** Data segment **
.....

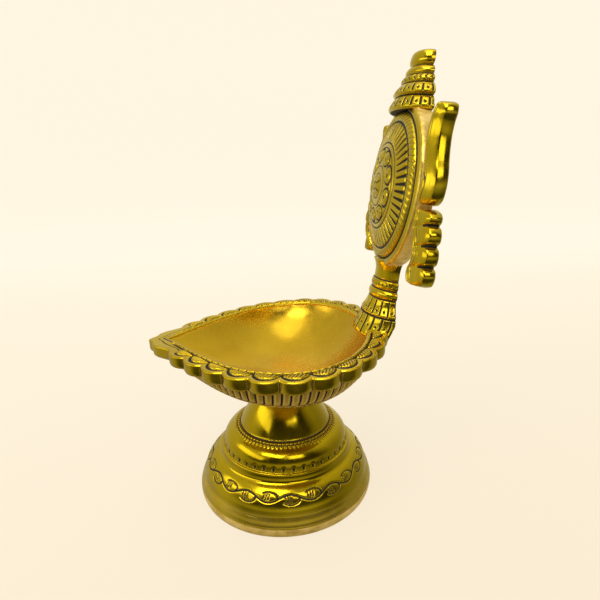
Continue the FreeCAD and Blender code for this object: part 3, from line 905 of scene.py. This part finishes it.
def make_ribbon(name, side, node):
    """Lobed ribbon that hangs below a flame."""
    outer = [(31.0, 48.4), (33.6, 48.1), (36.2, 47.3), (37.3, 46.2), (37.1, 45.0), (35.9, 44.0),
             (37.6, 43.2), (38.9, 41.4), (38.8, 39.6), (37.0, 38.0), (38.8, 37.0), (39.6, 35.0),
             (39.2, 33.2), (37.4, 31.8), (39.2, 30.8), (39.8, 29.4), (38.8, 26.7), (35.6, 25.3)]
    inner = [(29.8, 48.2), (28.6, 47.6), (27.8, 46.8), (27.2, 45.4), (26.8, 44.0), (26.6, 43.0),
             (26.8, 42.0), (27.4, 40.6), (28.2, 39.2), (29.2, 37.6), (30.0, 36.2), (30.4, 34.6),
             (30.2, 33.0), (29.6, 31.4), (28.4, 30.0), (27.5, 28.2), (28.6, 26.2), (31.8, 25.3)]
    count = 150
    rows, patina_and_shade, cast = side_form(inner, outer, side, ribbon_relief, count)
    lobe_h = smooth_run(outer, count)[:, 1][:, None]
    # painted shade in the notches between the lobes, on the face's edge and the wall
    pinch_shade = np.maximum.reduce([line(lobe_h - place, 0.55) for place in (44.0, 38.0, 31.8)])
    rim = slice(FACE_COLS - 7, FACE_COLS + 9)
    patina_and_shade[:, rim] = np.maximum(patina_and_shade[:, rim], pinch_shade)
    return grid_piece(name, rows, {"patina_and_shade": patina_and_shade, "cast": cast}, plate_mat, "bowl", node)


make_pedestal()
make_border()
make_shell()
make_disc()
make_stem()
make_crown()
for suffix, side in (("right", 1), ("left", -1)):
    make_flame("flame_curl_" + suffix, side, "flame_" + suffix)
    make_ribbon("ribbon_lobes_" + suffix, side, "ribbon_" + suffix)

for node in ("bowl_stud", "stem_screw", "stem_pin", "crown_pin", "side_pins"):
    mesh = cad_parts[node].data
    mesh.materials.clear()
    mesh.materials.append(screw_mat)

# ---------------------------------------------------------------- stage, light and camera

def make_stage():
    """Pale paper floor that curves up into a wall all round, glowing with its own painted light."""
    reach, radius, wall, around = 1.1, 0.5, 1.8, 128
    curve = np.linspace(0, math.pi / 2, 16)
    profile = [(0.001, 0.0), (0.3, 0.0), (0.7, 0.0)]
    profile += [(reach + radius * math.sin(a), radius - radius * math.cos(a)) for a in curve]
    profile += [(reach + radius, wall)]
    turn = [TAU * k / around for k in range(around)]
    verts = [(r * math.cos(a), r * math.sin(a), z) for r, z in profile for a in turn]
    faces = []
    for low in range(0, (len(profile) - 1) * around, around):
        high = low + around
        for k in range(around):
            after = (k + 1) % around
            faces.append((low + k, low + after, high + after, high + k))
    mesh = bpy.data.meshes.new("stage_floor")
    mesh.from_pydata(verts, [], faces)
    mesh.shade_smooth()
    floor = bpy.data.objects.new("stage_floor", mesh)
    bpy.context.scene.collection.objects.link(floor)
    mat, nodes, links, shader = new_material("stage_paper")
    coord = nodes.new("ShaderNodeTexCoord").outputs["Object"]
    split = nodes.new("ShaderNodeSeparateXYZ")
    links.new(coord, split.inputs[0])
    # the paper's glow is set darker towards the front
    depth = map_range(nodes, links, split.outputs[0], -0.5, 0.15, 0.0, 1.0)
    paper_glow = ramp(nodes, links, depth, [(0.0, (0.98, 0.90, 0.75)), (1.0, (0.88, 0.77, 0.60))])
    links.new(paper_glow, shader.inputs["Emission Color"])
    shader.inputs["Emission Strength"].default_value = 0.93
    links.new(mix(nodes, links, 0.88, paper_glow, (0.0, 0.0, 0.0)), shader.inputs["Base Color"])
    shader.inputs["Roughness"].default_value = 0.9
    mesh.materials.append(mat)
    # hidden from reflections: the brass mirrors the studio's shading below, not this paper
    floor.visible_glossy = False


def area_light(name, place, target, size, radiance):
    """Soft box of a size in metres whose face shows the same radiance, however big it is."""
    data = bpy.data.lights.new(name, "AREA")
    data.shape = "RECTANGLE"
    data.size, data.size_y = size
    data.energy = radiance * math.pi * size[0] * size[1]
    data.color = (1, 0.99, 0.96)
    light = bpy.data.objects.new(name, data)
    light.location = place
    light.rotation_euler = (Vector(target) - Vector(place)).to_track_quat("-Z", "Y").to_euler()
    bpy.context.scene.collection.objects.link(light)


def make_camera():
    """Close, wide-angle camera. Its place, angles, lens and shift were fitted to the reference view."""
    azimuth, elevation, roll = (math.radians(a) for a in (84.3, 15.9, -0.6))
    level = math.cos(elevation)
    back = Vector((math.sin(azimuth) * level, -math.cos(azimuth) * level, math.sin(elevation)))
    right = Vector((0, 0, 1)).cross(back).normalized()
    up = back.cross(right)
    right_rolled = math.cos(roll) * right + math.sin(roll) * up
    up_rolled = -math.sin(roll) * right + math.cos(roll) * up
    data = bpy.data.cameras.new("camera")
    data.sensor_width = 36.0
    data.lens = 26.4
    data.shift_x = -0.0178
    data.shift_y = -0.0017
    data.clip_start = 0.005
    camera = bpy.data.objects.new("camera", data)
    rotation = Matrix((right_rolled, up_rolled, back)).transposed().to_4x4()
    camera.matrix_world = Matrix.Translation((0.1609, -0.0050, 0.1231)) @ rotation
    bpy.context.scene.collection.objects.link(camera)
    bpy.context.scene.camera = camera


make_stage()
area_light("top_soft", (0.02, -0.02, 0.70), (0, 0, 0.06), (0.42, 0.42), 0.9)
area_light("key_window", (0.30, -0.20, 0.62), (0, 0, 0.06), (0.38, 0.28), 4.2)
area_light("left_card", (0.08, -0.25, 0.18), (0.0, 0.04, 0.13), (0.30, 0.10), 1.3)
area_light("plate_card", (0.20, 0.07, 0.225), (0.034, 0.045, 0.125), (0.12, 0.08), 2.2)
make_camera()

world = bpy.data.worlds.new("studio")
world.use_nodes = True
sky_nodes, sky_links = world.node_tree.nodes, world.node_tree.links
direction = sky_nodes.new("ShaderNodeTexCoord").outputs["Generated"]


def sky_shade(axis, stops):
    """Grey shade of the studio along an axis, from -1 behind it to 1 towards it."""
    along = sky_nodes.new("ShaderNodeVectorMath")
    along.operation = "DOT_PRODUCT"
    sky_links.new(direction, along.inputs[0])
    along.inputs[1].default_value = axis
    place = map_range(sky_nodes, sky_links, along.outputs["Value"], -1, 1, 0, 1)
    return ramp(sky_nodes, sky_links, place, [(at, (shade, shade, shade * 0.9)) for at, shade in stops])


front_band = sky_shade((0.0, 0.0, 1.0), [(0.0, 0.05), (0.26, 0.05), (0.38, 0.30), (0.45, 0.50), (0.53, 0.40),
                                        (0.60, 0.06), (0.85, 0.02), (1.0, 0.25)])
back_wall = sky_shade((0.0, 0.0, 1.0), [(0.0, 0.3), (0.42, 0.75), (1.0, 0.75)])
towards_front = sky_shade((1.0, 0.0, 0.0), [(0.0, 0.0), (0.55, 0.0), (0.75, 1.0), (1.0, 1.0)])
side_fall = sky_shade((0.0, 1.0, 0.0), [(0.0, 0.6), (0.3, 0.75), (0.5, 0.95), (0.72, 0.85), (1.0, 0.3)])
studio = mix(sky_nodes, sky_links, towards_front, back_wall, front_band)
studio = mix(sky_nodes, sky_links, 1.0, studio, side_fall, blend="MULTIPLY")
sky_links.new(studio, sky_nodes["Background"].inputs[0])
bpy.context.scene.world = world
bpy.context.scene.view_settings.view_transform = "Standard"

.....

Quote verbatim the opening lines of the listing above, ending with the line where "mesh.materials.append(screw_mat)" appears; include both endpoints and nothing more.

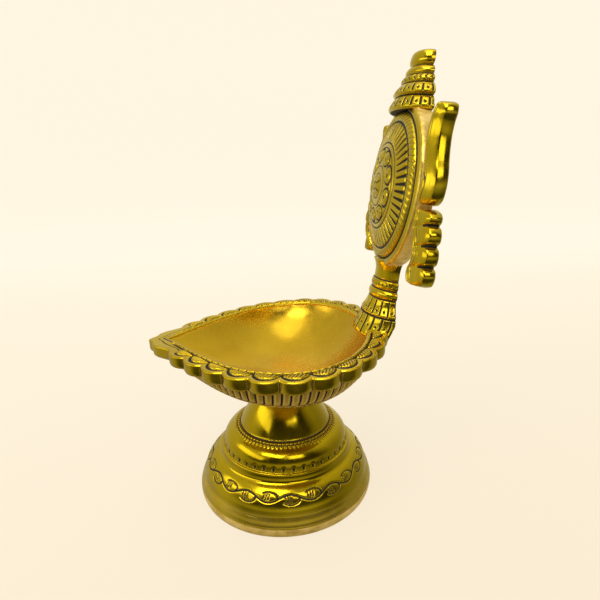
Continue the FreeCAD and Blender code for this object: part 3, from line 905 of scene.py. This part finishes it.
def make_ribbon(name, side, node):
    """Lobed ribbon that hangs below a flame."""
    outer = [(31.0, 48.4), (33.6, 48.1), (36.2, 47.3), (37.3, 46.2), (37.1, 45.0), (35.9, 44.0),
             (37.6, 43.2), (38.9, 41.4), (38.8, 39.6), (37.0, 38.0), (38.8, 37.0), (39.6, 35.0),
             (39.2, 33.2), (37.4, 31.8), (39.2, 30.8), (39.8, 29.4), (38.8, 26.7), (35.6, 25.3)]
    inner = [(29.8, 48.2), (28.6, 47.6), (27.8, 46.8), (27.2, 45.4), (26.8, 44.0), (26.6, 43.0),
             (26.8, 42.0), (27.4, 40.6), (28.2, 39.2), (29.2, 37.6), (30.0, 36.2), (30.4, 34.6),
             (30.2, 33.0), (29.6, 31.4), (28.4, 30.0), (27.5, 28.2), (28.6, 26.2), (31.8, 25.3)]
    count = 150
    rows, patina_and_shade, cast = side_form(inner, outer, side, ribbon_relief, count)
    lobe_h = smooth_run(outer, count)[:, 1][:, None]
    # painted shade in the notches between the lobes, on the face's edge and the wall
    pinch_shade = np.maximum.reduce([line(lobe_h - place, 0.55) for place in (44.0, 38.0, 31.8)])
    rim = slice(FACE_COLS - 7, FACE_COLS + 9)
    patina_and_shade[:, rim] = np.maximum(patina_and_shade[:, rim], pinch_shade)
    return grid_piece(name, rows, {"patina_and_shade": patina_and_shade, "cast": cast}, plate_mat, "bowl", node)


make_pedestal()
make_border()
make_shell()
make_disc()
make_stem()
make_crown()
for suffix, side in (("right", 1), ("left", -1)):
    make_flame("flame_curl_" + suffix, side, "flame_" + suffix)
    make_ribbon("ribbon_lobes_" + suffix, side, "ribbon_" + suffix)

for node in ("bowl_stud", "stem_screw", "stem_pin", "crown_pin", "side_pins"):
    mesh = cad_parts[node].data
    mesh.materials.clear()
    mesh.materials.append(screw_mat)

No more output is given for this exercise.